Richard Shaw on a controversial new campaign to stop services of general absolution A CATHOLIC doctrinal pressure group has provoked outrage after it urged the faithful to report priests offering services of general absolution.
Pro Ecclesia et Pontifice (PEEP) has launched an initiative to "eliminate" the illicit usage of the so-called "third rite". in which whole congregations receive absolution without making individual confessions.
General absolution is permitted only in exceptional circumstances, such as war, a crashing aeroplane, or in the mission field. where the priest is unable to hear individual confessions.
PEEP claims that the practice is widespread, despite repeated calls from Rome for it to stop.
Mrs Daphne McLeod, Chairman of PEEP, said: "Last year even the bishops asked for it to be permitted at Pentecost. The present position is causing disunity; it is happening in every diocese and we are continuously receiving calls from parishioners complaining about it."
In its material asking Catholics to report abuses of the rite. PEEP accuses priests who give general absolution of being "very crafty about it". It claims that they "only do it on an impromptu, unadvertised basis in order to avoid detection".
"In such cases," it says, "statements from more than one witness to the abuse would be helpful."
Mrs McLeod urged Catholics who hear that general absolution has taken place to send in the particulars to PEEP.
"We want people who witness general absolution to send us the name of the priest, the place where it occurred and the time, with a description of the form it took", she said. "We will then collect the reports together into a dossier which we will send to Rome."
Many priests, however,
were worried about the idea. Fr Jonathan Hill, of St Augustine's High Wycombe, said he feared that "one effect, obviously unintentionally, could be to drive divisions between priests and
parishioners, sowing mistrust".
He said: "It is quite clear what priests and all the faithful ought to be doing, but the responsibility has to be with the bishops.

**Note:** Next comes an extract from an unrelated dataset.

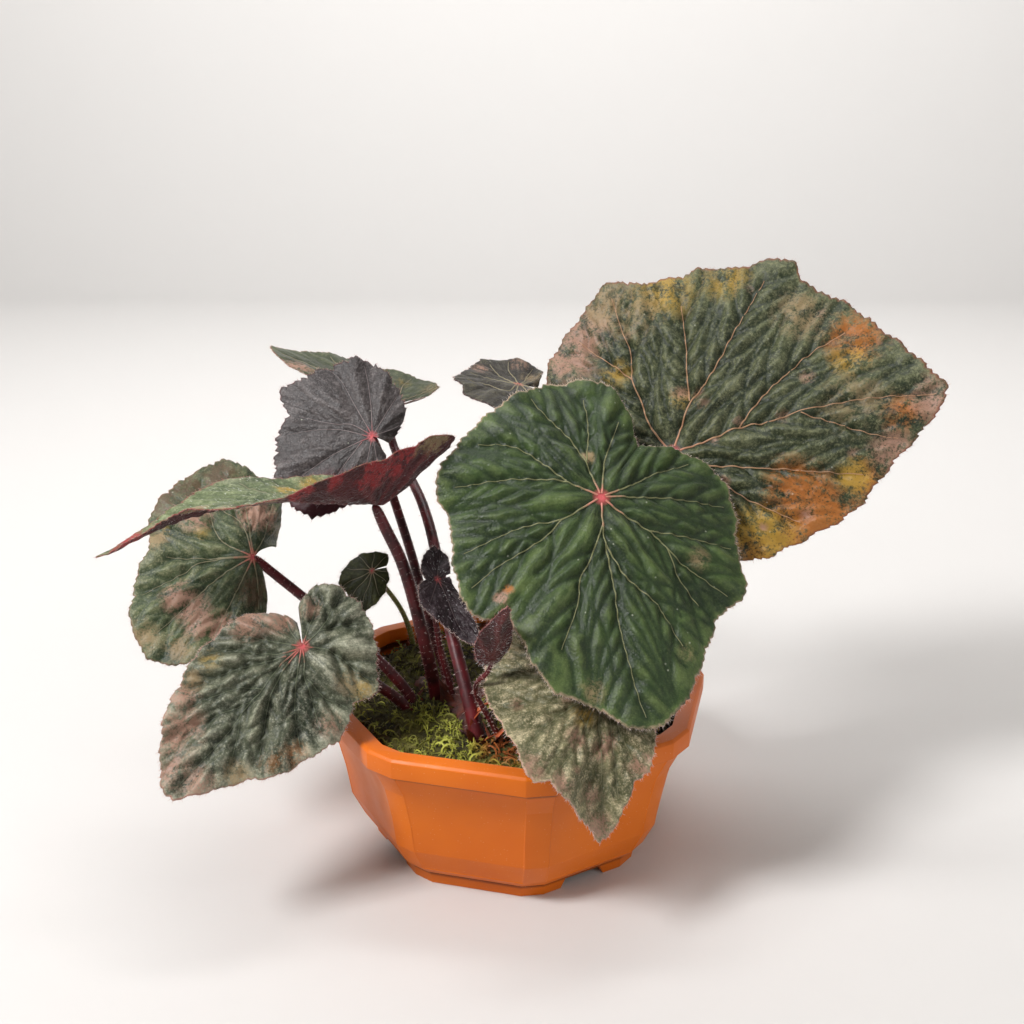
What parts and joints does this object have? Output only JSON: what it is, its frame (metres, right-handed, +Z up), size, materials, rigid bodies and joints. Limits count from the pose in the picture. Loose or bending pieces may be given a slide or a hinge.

"A more useful policy might be the positive step of actually encouraging people to take advantage of the proper form of the Sacrament of Penance", he said.
Fr Shaun Middleton, of St Francis of Assisi Church in Notting Hill, spoke of how the Archdiocese of Westminster was encouraging proper practice of the Sacrament of Reconciliation.
He said: "This Lent we are having catechesis on Reconciliation across the diocese, which is obviously the perfect time for it." He described this as "open and honest" in contrast to PEEP's plan, which he strongly condemned. "Any organisation that tries to use terror tactics is an organisation of which we should beware," he said.
He added that he found the idea of people going into churches to "spy" on people "quite distasteful".
Although Mrs McLeod agreed that the methods could be seen as spying, she defended PEEP's campaign. She said: "It is a step we wouldn't have taken if it wasn't necessary. It is a desperate last attempt."
She said that PEEP got the idea for the campaign from Australia, where lay Catholics concerned by abuses compiled a dossier and sent it to Rome.
Although their actions had drawn criticism, she said it had worked and that now the practice is "pretty well stamped out".
Although PEEP believed
abuses were rife throughout England and Wales, Mrs McLeod cited the Diocese of Shrewsbury as one area where abuses had been eliminated.
Fr Peter Montgomery, press officer for the diocese, said that Bishop Noble had written to all clergy reminding them of the "importance of the present discipline" of individual confession.
Fr Montgomery, however, felt that PEEP's suggested methods were "not appropriate".
He said they would create "a climate of mutual suspicion" and that "people who organise such campaigns can disturb the common sense of community within the Church". placing an extra burden on dedicated priests.
The Vatican itself expressed concern about the possible abuse of general absolution in the British Isles and Ireland in the run-up to the Holy Year.
In October 1999, Cardinal
Jorge Medina Estevez, prefect of the Vatican Congregation for the Sacraments and Divine Worship wrote to Cardinal Winning after he had received a copy of the minutes of a joint English, Welsh, Scottish and Irish working party preparing suggestions for penance in the Jubilee Year.
He expressed dismay that one of the options the working party had considered was the holding of services of general absolution before Easter. He reminded Cardinal Winning that the rite was only permissible in the most extraordinary circumstances.
The working party immediately withdrew the plan and opted instead for a service of reconciliation on the eve of Palm Sunday, followed by individual confession.
PEEP, founded in 1981, is a predominantly lay organisation, unrecognised by the bishops' conference of England and Wales.